Here are additional major provisions of the bill, as explained by Tarr:

•Cash payouts on net operating loss, NOL, tax credits are ended as of Jan. 1, 2018.

•The only remaining tax credits available for cash reimbursement are for Cook Inlet and “Middle Earth” (Interior basins) qualified capital expenditures in and well lease expenditures made before Jan 1, 2017.

•Once those credits phase out, only capital investment and well lease expenditures made in Middle Earth will be eligible for cash payment. Those were reduced in last year’s HB 247 but there is no termination in HB 111. The payments will depend on money being available, however.

•Only companies producing 15,000 barrels a day or less will be able to claim NOL tax credits (the current threshold is 50,000 barrels a day).

•Companies who are eligible will be able to claim only 15 percent of their net operating loss for a tax credit (currently 35 percent can be claimed). The tax credit must be applied against production tax owed the state. However, they can also be sold, but that would likely be at a discount.

•HB 111 would also remove a three-year limit on accrual of interest on tax owed while an audit is underway. Since up to six years can be allowed for audits by the state revenue department, the three-year limit on interest seems to be tilted in favor of industry taxpayers, Tarr said.

Heavy lift in Resources

HB 111 must still clear the House Finance Committee but it’s clear that the heavy lift on the bill, including major amendments, is being left to the Resources committee.

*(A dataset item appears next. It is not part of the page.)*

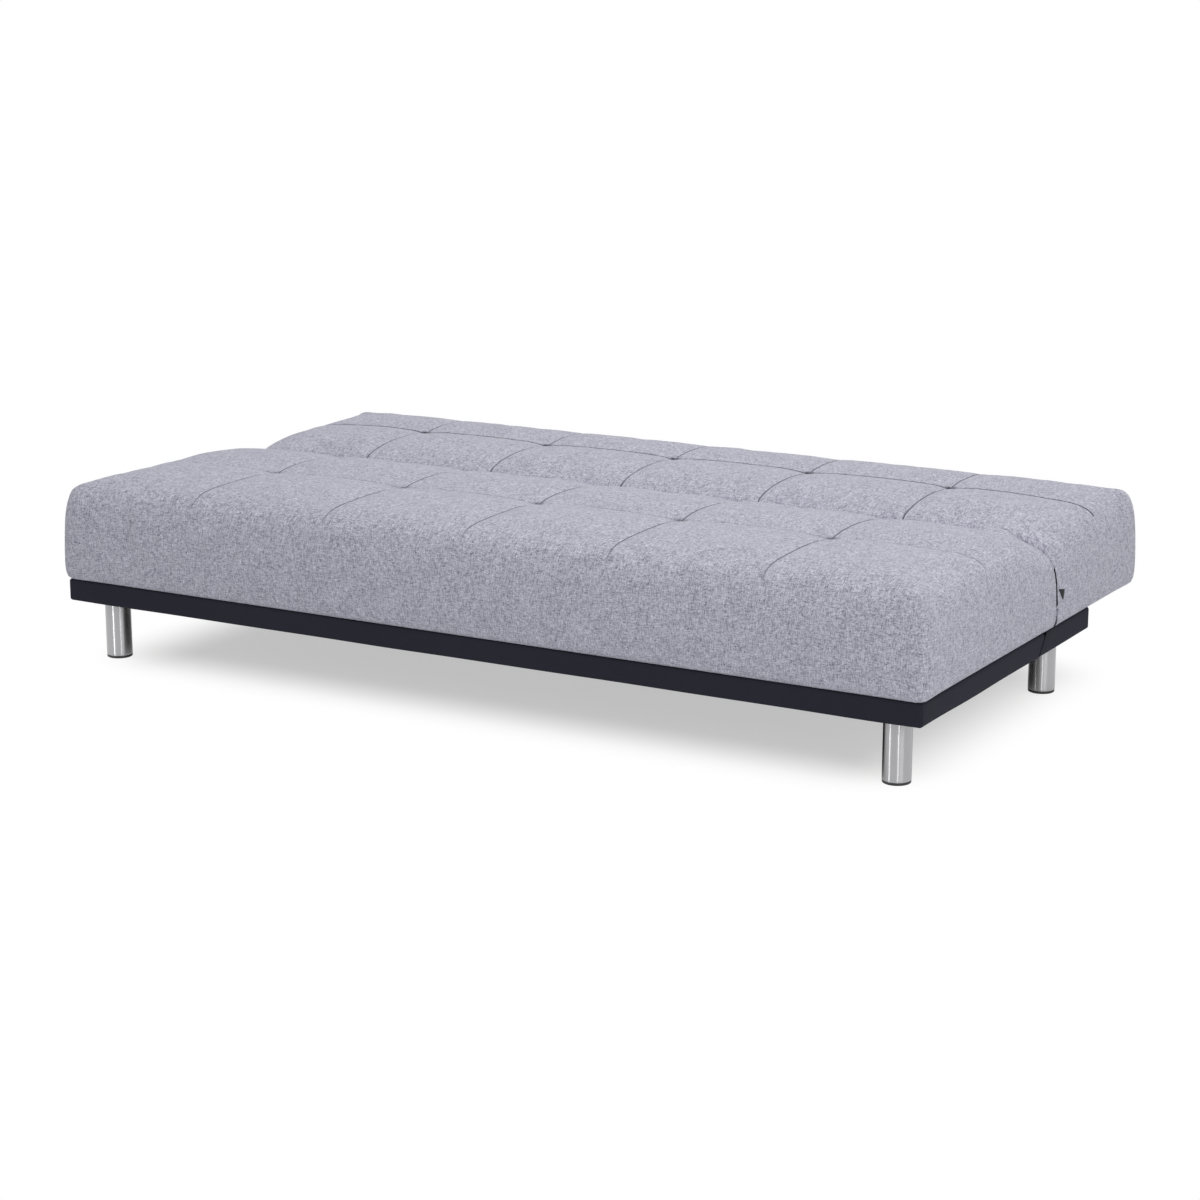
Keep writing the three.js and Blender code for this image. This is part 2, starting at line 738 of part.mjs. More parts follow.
function stationsY(front, rear, tuftRow) {
  const before = halfDepthShares.map((share) => front + share * (tuftRow - front));
  const after = halfDepthShares.map((share) => rear - share * (rear - tuftRow)).reverse();
  return [...before, tuftRow, ...after];
}

// How far a rounded edge has dropped at a distance in from the face.
function roundOff(edge, distance) {
  const short = Math.max(edge.round - distance, 0);
  return edge.round - Math.sqrt(edge.round ** 2 - short ** 2);
}

// The height of the top at a point of the plan.
function topHeight(x, y, cushion) {
  const { front, rear, tuftRow, peak, frontEdge, rearEdge } = cushion;
  const fallAt = (edge, distance) => edge.fall * Math.exp(-(distance - seamInset) / edge.reach);
  const falls = [
    fallAt(openEdge, halfLength - Math.abs(x)),
    fallAt(frontEdge, y - front),
    fallAt(rearEdge, rear - y),
  ];
  const fall = Math.hypot(...falls.map((value) => value * value)) ** 0.5;
  const dx = Math.min(...tuftColumns.map((column) => Math.abs(x - column)));
  const dy = Math.abs(y - tuftRow);
  const seams = crossDip * Math.exp(-dx / crossReach) + longDip * Math.exp(-dy / longReach);
  const tuft = tuftDip * Math.exp(-Math.hypot(dx, dy) / tuftReach);
  return peak - fall - seams - tuft - roundOff(frontEdge, y - front) - roundOff(rearEdge, rear - y);
}

// Moves a point of the square-cornered plan into the round-cornered one, and says which way is out there.
function roundPlan(x, y, front, rear) {
  const innerX = halfLength - cornerRound;
  const middle = (front + rear) / 2;
  const innerY = (rear - front) / 2 - cornerRound;
  const dx = Math.max(Math.abs(x) - innerX, 0);
  const dy = Math.max(Math.abs(y - middle) - innerY, 0);
  const length = Math.hypot(dx, dy);
  if (length === 0) return { x, y, outX: 0, outY: 0 };
  const outX = (Math.sign(x) * dx) / length;
  const outY = (Math.sign(y - middle) * dy) / length;
  if (dx === 0 || dy === 0) return { x, y, outX, outY };
  const reach = Math.max(dx, dy);
  return {
    x: Math.sign(x) * innerX + outX * reach,
    y: middle + Math.sign(y - middle) * innerY + outY * reach,
    outX,
    outY,
  };
}

function cushionBody(cushion) {
  const { front, rear, tuftRow, frontEdge, rearEdge } = cushion;
  const xs = stationsX();
  const ys = stationsY(front, rear, tuftRow);
  const columns = xs.length;
  const points = [];
  const faces = [];
  for (const y of ys) {
    for (const x of xs) {
      const plan = roundPlan(x, y, front, rear);
      points.push([plan.x, plan.y, topHeight(x, y, cushion)]);
    }
  }
  for (let row = 0; row + 1 < ys.length; row += 1) {
    for (let column = 0; column + 1 < columns; column += 1) {
      const a = row * columns + column;
      faces.push([a, a + 1, a + columns + 1], [a, a + columns + 1, a + columns]);
    }
  }
  // The rim of the top, anticlockwise from above, then rows of points down the side.
  const rim = [];
  const lastRow = ys.length - 1;
  for (let column = 0; column < columns - 1; column += 1) rim.push([column, 0]);
  for (let row = 0; row < lastRow; row += 1) rim.push([columns - 1, row]);
  for (let column = columns - 1; column > 0; column -= 1) rim.push([column, lastRow]);
  for (let row = lastRow; row > 0; row -= 1) rim.push([0, row]);
  let above = rim.map(([column, row]) => row * columns + column);
  const rimAbove = above;
  for (const { down, bulge, tuck } of sideShares) {
    const start = points.length;
    rim.forEach(([column, row], i) => {
      const { x, y, outX, outY } = roundPlan(xs[column], ys[row], front, rear);
      const edgeY = outY < 0 ? frontEdge : rearEdge;
      const across = outX * outX;
      const along = outY * outY;
      const swell = across * openEdge.bulge + along * edgeY.bulge;
      const draw = across * openEdge.tuck + along * edgeY.tuck;
      const out = swell * bulge - draw * tuck;
      const rimZ = points[rimAbove[i]][2];
      points.push([x + out * outX, y + out * outY, rimZ + down * (cushionBottom - rimZ)]);
    });
    const below = rim.map((_, i) => start + i);
    above.forEach((a, i) => {
      const next = (i + 1) % above.length;
      faces.push([a, below[i], below[next]], [a, below[next], above[next]]);
    });
    above = below;
  }
  const middle = points.length;
  points.push([0, (front + rear) / 2, cushionBottom]);
  above.forEach((a, i) => faces.push([a, middle, above[(i + 1) % above.length]]));
  const geometry = new THREE.BufferGeometry();
  geometry.setAttribute("position", new THREE.Float32BufferAttribute(points.flat(), 3));
  geometry.setIndex(faces.flat());
  return geometry;
}

// A cover is open below inside its turned-in lip, and hollow where the foam and the frame go.
function cushionCover(cushion) {
  const { hollowX, hollowY, way } = cushion;
  const hollow = block([-hollowX, hollowX], hollowY, [cushionBottom + coverLipThickness, hollowTop(cushion)]);
  const mouthX = hollowX - coverLip;
  const mouthZ = [cushionBottom - overrun, frameTop];
  const mouth = block([-mouthX, mouthX], inset(hollowY, coverLip), mouthZ);
  return cut(cushionBody(cushion), [hollow, mouth, ...hingePockets(way)]);
}

function hollowTop(cushion) {
  return cushion.peak - topDip - underTuft;
}

const foamBottom = zigzagZ + zigzagWire / 2 + fit;

function cushionFoam(cushion) {
  const { hollowX, hollowY, way } = cushion;
  const spanX = inset([-hollowX, hollowX], fit);
  const foam = block(spanX, inset(hollowY, fit), [foamBottom, hollowTop(cushion) - fit]);
  return cut(foam, hingePockets(way));
}

const seatCushion = {
  front: frontFace,
  rear: seatRear,
  tuftRow: (frontFace + seatRear) / 2,
  peak: seatPeak,
  frontEdge: openEdge,
  rearEdge: seatHingeEdge,
  hollowX: seatHollowX,
  hollowY: seatHollowY,
  way: -1,
};
const backCushion = {
  front: backFront,
  rear: rearFace,
  tuftRow: (backFront + rearFace) / 2,
  peak: backPeak,
  frontEdge: backHingeEdge,
  rearEdge: backTopEdge,
  hollowX: backHollowX,
  hollowY: backHollowY,
  way: 1,
};

add("seat_cover", cushionCover(seatCushion), fabric);
add("back_cover", cushionCover(backCushion), fabric);
add("seat_foam", cushionFoam(seatCushion), foamFill);
add("back_foam", cushionFoam(backCushion), foamFill);

// The lining under the back frame, inside the turned-in lip of its cover.
function backLining() {
  const top = frameBottom - fit;
  const spanX = inset([-backHollowX, backHollowX], coverLip + fit);
  return block(spanX, inset(backHollowY, coverLip + fit), [top - liningThickness, top]);
}

add("back_lining", backLining(), lining);

export default sofaBed;
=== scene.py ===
# %% [markdown]
# # A click-clack sofa bed, laid flat
# The real thing is a low timber base wrapped in a black band, four chromed legs, and two upholstered
# cushions: a seat that stays put and a back that swings up on ratchet hinges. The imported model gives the
# exact place of every rigid piece. This lesson dresses it: sewn cushions, woven cloth, metal and light.

import json
import math
from contextlib import contextmanager

import bmesh
import bpy
import numpy as np
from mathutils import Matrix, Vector
from mathutils.bvhtree import BVHTree
from mathutils.interpolate import poly_3d_calc


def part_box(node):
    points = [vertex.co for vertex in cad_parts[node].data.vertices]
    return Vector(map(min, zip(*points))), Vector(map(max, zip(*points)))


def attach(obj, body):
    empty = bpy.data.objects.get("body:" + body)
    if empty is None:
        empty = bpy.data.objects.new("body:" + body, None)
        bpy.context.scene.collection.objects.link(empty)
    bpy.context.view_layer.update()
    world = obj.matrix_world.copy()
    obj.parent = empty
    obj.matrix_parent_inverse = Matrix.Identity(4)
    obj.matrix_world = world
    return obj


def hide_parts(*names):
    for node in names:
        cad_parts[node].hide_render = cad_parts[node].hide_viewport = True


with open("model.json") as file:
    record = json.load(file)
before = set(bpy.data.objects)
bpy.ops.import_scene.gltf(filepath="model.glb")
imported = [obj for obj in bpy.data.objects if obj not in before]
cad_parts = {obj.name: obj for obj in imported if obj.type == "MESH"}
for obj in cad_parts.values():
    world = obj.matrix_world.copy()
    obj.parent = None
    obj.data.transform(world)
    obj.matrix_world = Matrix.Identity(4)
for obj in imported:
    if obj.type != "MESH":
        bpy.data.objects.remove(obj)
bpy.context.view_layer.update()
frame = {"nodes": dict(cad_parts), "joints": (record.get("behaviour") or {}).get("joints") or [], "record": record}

# %% [markdown]
# ## Small helpers
# Every finish below is a node tree written in code. A few helpers keep that short: one fills a socket with
# a value or a link, one makes the two tools that add nodes to a tree, and two start a node group with named
# inputs and outputs or a material. A group's inputs get their kind from their default values.

# %% Helpers for the scene and its nodes
def in_scene(name, data):
    thing = bpy.data.objects.new(name, data)
    bpy.context.scene.collection.objects.link(thing)
    return thing


def fill(socket, value):
    """A node stands for its first output. An output is linked, and anything else becomes the value."""
    if isinstance(value, bpy.types.Node):
        value = value.outputs[0]
    if isinstance(value, bpy.types.NodeSocket):
        socket.id_data.links.new(value, socket)
    else:
        socket.default_value = value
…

Josephson, who co-chairs Resources along with Tarr, said he’d be open to an amendment that made increased state assistance available to very attractive projects that are vetted by the state Division of Oil and Gas.

The legislation faces big obstacles in the state Senate, however, where Republican leaders of that body have said they have little interest in hiking taxes on the state’s producers.

In defending the effect of HB 111 in raising taxes, Tarr told the committee, “we argue the state should be able to take in some of the ‘upside’ (as prices rise) so as to be able to protect ourselves and offer incentives.”

Also, Revenue Department data now shows producers’ “break even” point for the North Slope at about $46 per barrel, she said. “Given that, as prices move toward $60 a barrel (they are now about $55) we still offer tax credits,” which doesn’t seem right, Tarr said.

Wind down of incentives

Overall, if HB 111 were to pass it would increase taxes but would also complete a major wind down of the state’s oil incentives that started in 2013 with passage of SB 21, a major tax overhaul, and continued last year in HB 247.

The big change in SB 21 was elimination of the qualified capital expenditure tax credit for the North Slope which allowed companies to claim a 20 percent tax credit for all capital expenditures. The so-called “QCE” credit had become very expensive for the state, and projections were that its cost to the treasury, in cash reimbursements, would reach a billion dollars a year by 2014.

In SB 21, the Legislature tried to realign the tax credits to incentivize companies to produce oil, with a per-barrel tax credit, rather than by spending money through capital investments. The bill also eliminated a key problem in the tax code, a progressivity formula that hiked tax rates sharply as prices went up.

In 2015 HB 247 continued a wind down, putting the bulk of the tax credit program on a three-year phase out.